Fernao swallowed the painful hardness in his throat. He pointed to his own stool, beside the table where he kept the clay. "Show me what you learned."

He saw something flash in the young man's eyes then – something that had been diminishing for many months now. It was gone before he could be fully sure it was there; then Pip sat down and began to mold the clay.

He would never be a master, Fernao quickly recognized. Not like Fernao was – not one of the great masters of sculpting.

But if he was not a High Master of sculpting, still the long hours of watching and remembering had paid off: what Pip lacked in talent, he made up in sheer determination. He had watched and remembered and thought: he knew enough about molding the clay that, in time, he could learn to be a lesser master of sculpting.

A lesser master. It was such a small thing, compared to the shining perfection of Pip's role as a master's piece.

But it was not Fernao's choice, the High Master reminded himself. He had given Pip the choice, and the young man had made his choice. The only question that remained was whether Fernao would help him or hinder him. Perhaps, if Fernao told him he had no talent, Pip could be persuaded to remain a piece. . . .

"You do not grasp the fundamentals of mastery," Fernao told him. He did not wait to see the death of hope in Pip's face, but added swiftly, "You can be taught, however. I cannot promise that you will ever be able to create as I do, but, at the very least, you could serve as a greater sculptor's assistant. Would that be enough for you?"

He knew it was enough, from the moment he spoke, for young Pip lifted his arm. Not in love to his master – Fernao had sculpted that scene all wrong, it would seem. Instead, Pip reached out to grasp the lopsided creation he had just molded. "This," he said. "This might be mine? I could create others?"

"You could," Fernao reassured him. As he spoke he felt the pain in his throat again, but from a different cause.

He remembered this. He remembered it from his own childhood: the love of an artist for the act of creation. The love that allowed a creation to be what it must be, not what the artist thought it should be.

The willingness to let go of the creation, when the time came.
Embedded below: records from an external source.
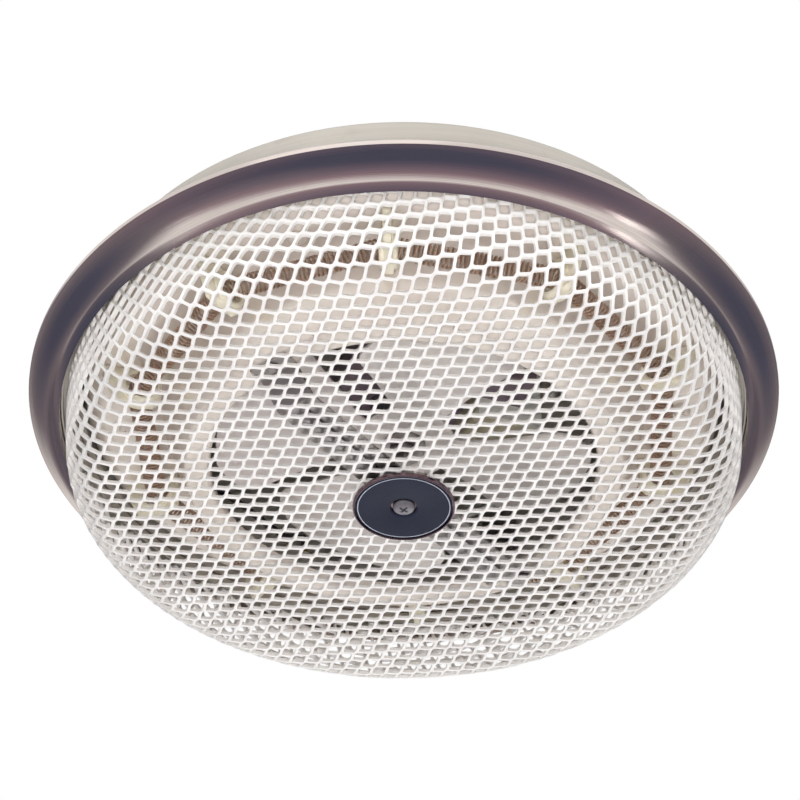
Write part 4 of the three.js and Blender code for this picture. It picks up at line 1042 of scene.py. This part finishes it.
    def net(self) -> Mesh:
        """The whole net: holes, border, wall and ridges, drawn into the basket.

        Returns:
            The closed mesh.
        """
        net = self.flat_net()
        for name in ("front", "ridge"):
            net.verts.layers.int.new(name)
        ridge, front = (net.verts.layers.int.get(name) for name in ("ridge", "front"))
        for vertex in net.verts:
            vertex[ridge] = 1
        cells = net.faces[:]
        rim = [e for e in net.edges if e.is_boundary]
        bmesh.ops.inset_individual(
            net, faces=cells, thickness=self.strand / 2, depth=0.0, use_even_offset=True
        )
        corners = [v for face in cells for v in face.verts]
        for vertex in corners:
            vertex[ridge] = 0
        bmesh.ops.bevel(
            net, geom=corners, offset=self.hole_corner, offset_type="OFFSET", segments=1,
            profile=0.5, affect="VERTICES", material=-1,
        )
        holes = [f for f in net.faces if f.is_valid and len(f.verts) >= self.fewest_hole_sides]
        bmesh.ops.delete(net, geom=holes, context="FACES_ONLY")
        rim = [e for e in rim if e.is_valid]
        for vertex in verts_of(bmesh.ops.extrude_edge_only(net, edges=rim)["geom"]):
            vertex.co *= self.sheet_radius / vertex.co.length
            vertex[ridge] = 0
        face_up(net)
        for vertex in verts_of(bmesh.ops.extrude_face_region(net, geom=net.faces[:])["geom"]):
            vertex[front] = 1
        for vertex in net.verts:
            if vertex[front]:
                height, lean = self.reach - self.ridge * (1 - vertex[ridge]), -self.tilt / 2
            else:
                height, lean = self.reach - self.strand_depth, self.tilt / 2
            vertex.co = self.drawn(Vector((vertex.co.x, vertex.co.y + lean)), height)
        bmesh.ops.recalc_face_normals(net, faces=net.faces)
        return net

    def channel(self) -> Mesh:
        """The channel that is hemmed round the cut edge.

        Returns:
            The channel's mesh.
        """
        half = self.channel_sheet / 2
        outer = self.radius + self.channel_gap + half
        inner = self.radius - self.reach - self.channel_gap - half
        top, bottom = self.channel_top - half, self.channel_top - self.channel_height
        line = [(inner, bottom), (inner, top), (outer, top), (outer, bottom)]
        return thickened(spun(line, self.channel_steps), self.channel_sheet)

    def build(self, workshop: Workshop) -> None:
        """Makes the net and its channel.

        Args:
            workshop: What finishes the pieces.
        """
        workshop.piece(
            "grille_net", self.net(), "grille_aluminium", "grille_basket", sharper_than=60.0
        )
        workshop.piece(
            "grille_channel", self.channel(), "rim_aluminium", "grille_hem",
            finish="drum_aluminium",
        )


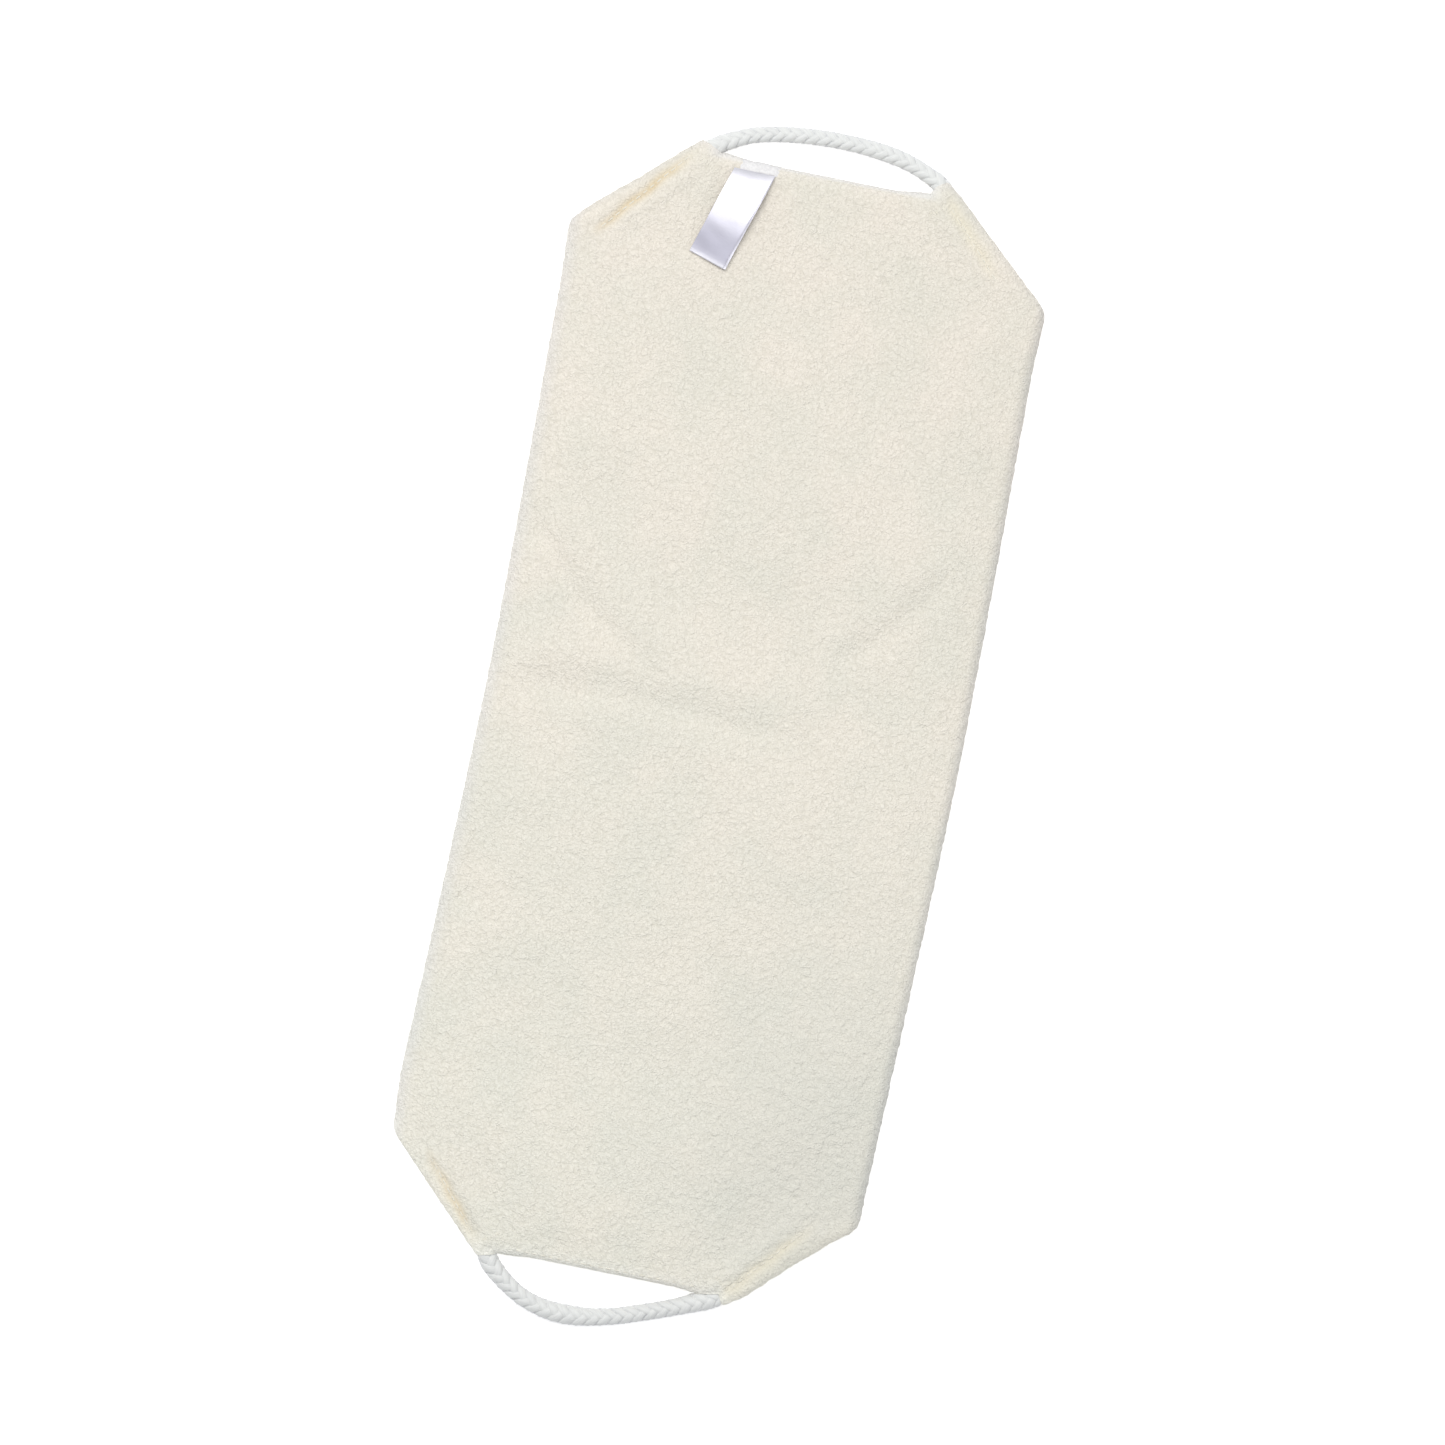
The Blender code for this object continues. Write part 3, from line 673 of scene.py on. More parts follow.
# (side, end): where the hem that the cord comes out of runs, from the middle of the edge outward. Each
# point has its share of the way along the stretch of straight edge that is drawn out to it.
MOUTHS = {
    ("left", "upper"): [(0, -41.4, 223.8), (1, -50.0, 227.6)],
    ("right", "upper"): [(0, 42.0, 224.5), (0.3, 43.2, 227.0), (1, 47.2, 229.5)],
    ("left", "lower"): [(0, -43.6, -224.9), (1, -51.2, -226.6)],
    ("right", "lower"): [(0, 37.4, -224.8), (0.55, 46.3, -222.7), (1, 48.8, -227.0)],
}
MOUTH_DEPTH = 26.0  # how far into the panel the outline's shifts reach
END_PULLS = {"upper": 0.8, "lower": 0.7}  # how far the end edges' hems draw them in
# (side, end): how far the cut edge is out of true, outward, at CUT_SHARES of the way to its outer corner.
CUT_SHARES = (0, 0.15, 0.5, 0.75, 1)
CUT_SHIFTS = {
    ("left", "upper"): (1.3, 1.5, 0.95, 1.3, 0.9),
    ("right", "upper"): (2.1, 3.0, 1.9, 1.9, 1.9),
    ("left", "lower"): (0.6, 0.1, -1.3, -2.05, -2.7),
    ("right", "lower"): (0.7, 2.0, -0.35, -0.5, 0.4),
}


def drawn_out(flat):
    """The same places with the outline as it was sewn: its cut edges a little out of true, its end edges
    pulled in, and each corner drawn out along the cord."""
    x, y = flat.T
    moved = flat.copy()
    end_pull = smooth_step(1 - (HALF_LENGTH - np.abs(y)) / 12)
    end_pull *= smooth_step((CUT_END_X - 15 - np.abs(x)) / 12)
    moved[:, 1] -= np.where(y > 0, END_PULLS["upper"], -END_PULLS["lower"]) * end_pull
    for (side, end), shifts in CUT_SHIFTS.items():
        signs = np.array([SIDES[side], ENDS[end]])
        from_corner = flat * signs - (CUT_END_X, HALF_LENGTH)
        t = from_corner @ CUT_ALONG / CUT_LENGTH
        inside = -from_corner @ CUT_NORMAL
        fade = smooth_step(1 - inside / MOUTH_DEPTH)
        fade *= smooth_step((t + 0.45) / 0.45) * smooth_step((1.5 - t) / 0.5)
        moved += (fade * np.interp(t, CUT_SHARES, shifts))[:, None] * signs * CUT_NORMAL
    for (side, end), hem in MOUTHS.items():
        sx, sy = SIDES[side], ENDS[end]
        hem = np.array(hem)
        start = abs(hem[0, 1])
        across = (x * sx - start) / (CUT_END_X - start)
        fade = ((across > 0) & (y * sy > 0)) * smooth_step(1 - (HALF_LENGTH - y * sy) / MOUTH_DEPTH)
        shift_x = hem[:, 1] - sx * (start + (CUT_END_X - start) * hem[:, 0])
        shift_y = hem[:, 2] - sy * HALF_LENGTH
        moved[:, 0] += fade * np.interp(across, hem[:, 0], shift_x)
        moved[:, 1] += fade * np.interp(across, hem[:, 0], shift_y)
    return moved


def wrapped(points, clear):
    """The points moved up or down off the cords where they lie in them."""
    out = points.copy()
    step, softness = 0.8, 0.5
    from_x, from_y = 30, 206  # the cords lie in the cloth beyond these

    def past(gap):
        """The gap where it is above 0, and softly 0 where it is below."""
        return softness * np.log1p(np.exp(np.clip(gap / softness, -30, 30)))

    for end, sign in ENDS.items():
        route = smooth_route(CORD_ROUTES[end], step)
        near = np.flatnonzero((points[:, 1] * sign > from_y) & (np.abs(points[:, 0]) > from_x))
        far = np.linalg.norm(points[near, None, :2] - route[None, :, :2], axis=2)
        nearest = far.argmin(axis=1)
        aside, middle = far[np.arange(len(near)), nearest], route[nearest, 2]
        hidden = np.minimum(nearest, len(route) - 1 - nearest) * step
        radius = (CORD_WIDTHS[end] / 2 + clear) * (0.60 + 0.40 * tail_share(hidden))
        half = np.sqrt(np.maximum(radius**2 - aside**2, 0))
        z = points[near, 2]
        top, bottom = middle + half, middle - half
        cleared = np.where(z - middle > -0.5, top + past(z - top), bottom - past(bottom - z))
        out[near, 2] = z + smooth_step((radius + 1.0 - aside) / 1.4) * (cleared - z)
    return out


# ---------------------------------------------------------------- terry cloth

TERRY_TOP = 10.3
ROLL = 6.2  # how far in the cloth starts to roll over the edge
ROLL_MIDDLE = 5.5  # the height at which the rolled edge reaches farthest out
RIM_BOTTOM, RIM_INSET = 1.5, 4.4  # where the rolled edge ends, under the panel
TUCK_INSET, TUCK_LEVELS = 5.3, (2.3, 3.4)  # the cloth's edge is tucked up under the rim
SHOULDER_DROP, SHOULDER_REACH = 0.75, 7.0  # the face sinks beside the roll
CORD_CLEAR = 0.65  # the cloth's distance from the cords under it
LOWEST = 0.6
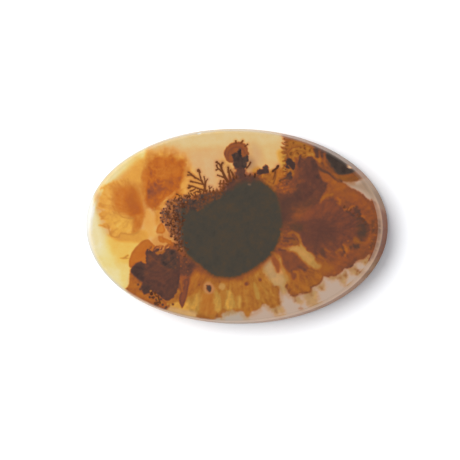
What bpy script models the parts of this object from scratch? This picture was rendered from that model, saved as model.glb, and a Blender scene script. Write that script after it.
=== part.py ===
"""Oval tablet of dendritic agate, one polished piece of stone, lying on its flat back.

Units are metres, +Z up. X runs along the long axis, Y across it, and the origin is the middle of the flat back.
"""

import math

import bmesh
import bpy
from mathutils import Matrix, Vector

MM = 0.001

# Driving dimensions, measured over the girdle, which is the widest line round the stone
LENGTH = 50.0 * MM
WIDTH = 32.0 * MM
THICKNESS = 5.0 * MM

# The rings of the plan oval from the back up to the polished face: shares of the girdle's length and width, and a
# height. The front bevel is wider at the two ends of the stone than along its sides.
BACK_FACE = (0.960, 0.960, 0.0)
BACK_BEVEL_TOP = (0.994, 0.994, 0.75 * MM)
GIRDLE = (1.0, 1.0, 1.35 * MM)
SIDE_TOP = (0.979, 0.979, 4.55 * MM)
FRONT_FACE = (0.950, 0.961, THICKNESS)
PROFILE = (BACK_FACE, BACK_BEVEL_TOP, GIRDLE, SIDE_TOP, FRONT_FACE)

OUTLINE_POINTS = 160
POLISH_RADIUS = 0.14 * MM
POLISH_SEGMENTS = 2
SHARPEST_SMOOTH_ANGLE = math.radians(8.0)

# Two small chips in the front edge: where each one is on the oval, its ball's radius and how deep it bites
CHIPS = {
    "chip_by_dark_patch": {"turn": math.radians(39.4), "radius": 0.75 * MM, "bite": 0.20 * MM},
    "chip_on_long_side": {"turn": math.radians(103.9), "radius": 0.70 * MM, "bite": 0.15 * MM},
}

STONE_COLOUR = (0.52, 0.24, 0.09, 1.0)
STONE_ROUGHNESS = 0.08
STONE_IOR = 1.54


def clear_scene():
    for thing in list(bpy.data.objects):
        bpy.data.objects.remove(thing, do_unlink=True)


def agate_material():
    material = bpy.data.materials.new("polished agate")
    material.use_nodes = True
    shader = material.node_tree.nodes["Principled BSDF"]
    shader.inputs["Base Color"].default_value = STONE_COLOUR
    shader.inputs["Roughness"].default_value = STONE_ROUGHNESS
    shader.inputs["Metallic"].default_value = 0.0
    shader.inputs["IOR"].default_value = STONE_IOR
    return material


def point_on_oval(turn, length_share, width_share, height):
    """The point at an angle of the oval's own parameter, on a ring given as shares of the girdle's size."""
    across = length_share * LENGTH / 2 * math.cos(turn)
    along = width_share * WIDTH / 2 * math.sin(turn)
    return Vector((across, along, height))


def oval_ring(mesh, ring):
    """One closed ring of the profile, counterclockwise seen from above."""
    turns = [2 * math.pi * step / OUTLINE_POINTS for step in range(OUTLINE_POINTS)]
    return [mesh.verts.new(point_on_oval(turn, *ring)) for turn in turns]


def skin_between(mesh, lower, upper):
    """Four-sided faces from one ring to the next, facing out."""
    for step in range(OUTLINE_POINTS):
        following = (step + 1) % OUTLINE_POINTS
        mesh.faces.new((lower[step], lower[following], upper[following], upper[step]))


def tablet_mesh():
    """The stone before its edges are eased: flat back, back bevel, leaning side, front bevel and flat front."""
    mesh = bmesh.new()
    rings = [oval_ring(mesh, ring) for ring in PROFILE]
    for lower, upper in zip(rings, rings[1:]):
        skin_between(mesh, lower, upper)
    mesh.faces.new(list(reversed(rings[0])))
    mesh.faces.new(rings[-1])
    data = bpy.data.meshes.new("agate_tablet")
    mesh.to_mesh(data)
    mesh.free()
    return data


def ease_edges(tablet):
    """Polishing leaves every edge of the tablet slightly rounded."""
    bevel = tablet.modifiers.new("eased edges", "BEVEL")
    bevel.width = POLISH_RADIUS
    bevel.segments = POLISH_SEGMENTS
    bevel.limit_method = "ANGLE"
    bevel.angle_limit = SHARPEST_SMOOTH_ANGLE
    bevel.use_clamp_overlap = True


def chip_cutter(name, turn, radius, bite):
    """A small ball that bites into the edge between the leaning side and the front bevel."""
    edge = point_on_oval(turn, *SIDE_TOP)
    outward = Vector((edge.x / (LENGTH / 2) ** 2, edge.y / (WIDTH / 2) ** 2, 0.0)).normalized()
    away = (outward + Vector((0.0, 0.0, 1.0))).normalized()
    mesh = bmesh.new()
    place = Matrix.Translation(edge + away * (radius - bite))
    bmesh.ops.create_icosphere(mesh, subdivisions=3, radius=radius, matrix=place)
    data = bpy.data.meshes.new(name)
    mesh.to_mesh(data)
    mesh.free()
    cutter = bpy.data.objects.new(name, data)
    cutter.hide_render = True
    cutter.display_type = "WIRE"
    bpy.context.scene.collection.objects.link(cutter)
    return cutter


def bite_chips(tablet):
    for name, chip in CHIPS.items():
        cut = tablet.modifiers.new(name, "BOOLEAN")
        cut.operation = "DIFFERENCE"
        cut.solver = "EXACT"
        cut.object = chip_cutter(name, **chip)


def build_tablet():
    tablet = bpy.data.objects.new("agate_tablet", tablet_mesh())
    bpy.context.scene.collection.objects.link(tablet)
    tablet.data.materials.append(agate_material())
    tablet.data.shade_smooth()
    tablet.data.set_sharp_from_angle(angle=SHARPEST_SMOOTH_ANGLE)
    ease_edges(tablet)
    bite_chips(tablet)
    return tablet


clear_scene()
build_tablet()
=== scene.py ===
import math

import bpy
import numpy as np
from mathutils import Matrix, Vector
from mathutils.geometry import delaunay_2d_cdt


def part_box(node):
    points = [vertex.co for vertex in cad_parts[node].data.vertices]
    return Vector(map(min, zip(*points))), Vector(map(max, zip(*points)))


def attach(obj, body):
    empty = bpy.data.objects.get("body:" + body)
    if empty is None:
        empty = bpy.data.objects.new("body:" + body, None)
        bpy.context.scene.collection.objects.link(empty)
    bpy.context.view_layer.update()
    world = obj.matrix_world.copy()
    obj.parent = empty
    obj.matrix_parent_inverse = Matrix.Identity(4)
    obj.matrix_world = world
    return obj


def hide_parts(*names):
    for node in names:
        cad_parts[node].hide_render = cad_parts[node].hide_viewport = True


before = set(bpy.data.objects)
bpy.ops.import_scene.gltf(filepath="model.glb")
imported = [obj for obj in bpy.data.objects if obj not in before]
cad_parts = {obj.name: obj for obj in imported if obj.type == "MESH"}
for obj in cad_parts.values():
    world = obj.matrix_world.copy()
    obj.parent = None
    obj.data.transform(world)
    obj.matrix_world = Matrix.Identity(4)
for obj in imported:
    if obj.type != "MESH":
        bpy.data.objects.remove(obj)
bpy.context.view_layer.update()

mm = 0.001
lowCorner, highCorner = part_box("agate_tablet")
stoneLength = (highCorner.x - lowCorner.x) / mm
stoneWidth = (highCorner.y - lowCorner.y) / mm
stoneHeight = (highCorner.z - lowCorner.z) / mm

# The stone is worked out in millimetres: x to the right along the oval, y across it, z up from the flat back.
stone = {
    "backFace": (0.960, 0.960, 0.0),        # shares of the widest oval's length and width, height
    "backBevelTop": (0.994, 0.994, 0.75),
    "widest": (1.0, 1.0, 1.35),
    "sideTop": (0.979, 0.979, 4.55),
    "frontFace": (0.950, 0.961, 5.0),
    "easing": 0.14,                  # how round polishing left each edge
    "leastEasing": 0.03,             # how far an easing reaches at least, on either side of its edge
    "fullness": 2.035,               # 2 is a true ellipse, more is fuller between the ends and the sides
    "roundSteps": 480,               # points round the oval
    "easingSteps": 3,                # points over each eased edge
    "longestStep": 0.40,             # longest face on the side
    "frontStep": 0.17,               # between points on the front
    "fineStep": 0.085,               # the same, where the front has fine growths
    "backStep": 0.42,
    "rimRoom": 0.7,                  # steps between a flat face's rim and its first points inside
}

# Where the front has fine growths, so its mesh is finer there: middle and radius.
fineSpots = [
    ((-4.9, 7.35), 2.9), ((-2.1, 8.7), 2.4), ((1, 11.2), 3.0), ((-10.5, 1.85), 3.4), ((-8.2, 4.7), 2.3),
    ((4.7, 8.8), 1.9), ((8.2, 7.2), 2.3), ((9.15, 10.3), 1.9), ((10.1, 12.8), 2.6), ((12.45, 12.65), 2.2),
    ((-9.6, -2.4), 2.3), ((-12.65, -12.1), 2.0), ((9.45, -1.85), 2.2), ((20, 2.4), 2.3), ((-8.4, -7), 2.0),
    ((2.7, 9.75), 1.6), ((-12.4, -4.4), 1.9),
]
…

He opened the door of the room, as he had opened it so many times before, allowing his sculptures to be removed to their new homes. "When you have packed and are ready to leave the castle, I will recite to you a list of the men who can teach you what you need to know," he told Pip. "While I could teach you myself, I think it would be best if you learned from another man, so that you might see other styles than my own. I will recommend your work to whichever master sculptor you choose. Once your journeymanship is accomplished, you may return here and work as an assistant . . . or not. The choice is yours."

Still staring at his creation with wonder and love, Pip managed to spare a glance at his former master. "Thank you, sir. That is kind of you."

No words of undying gratitude. No promise to return. Simply the acknowledgment, made from one master to another, that the other master had done more than he might have done, if he were less good a man.

Fernao thought to himself – as he watched Pip run down the stairs, shouting the news to Drew – that Pip's remark to him was a fitting summation of what he had done. Not a mighty deed, but the right deed. He had done what needed to be done, and that was his reward.

But as he watched Pip begin to speak to Drew of his future, Fernao realized that he had received an unexpected gift beyond that. A paradox. For he had let Pip free, released the youth to go away, lost his master's piece.

And in doing so, he had given to his former slave a smile. A smile of joy and love and the certainty of receiving what he longed for.

Fernao had lost his piece. But in doing so, Fernao had given Pip his peace and had created a masterpiece.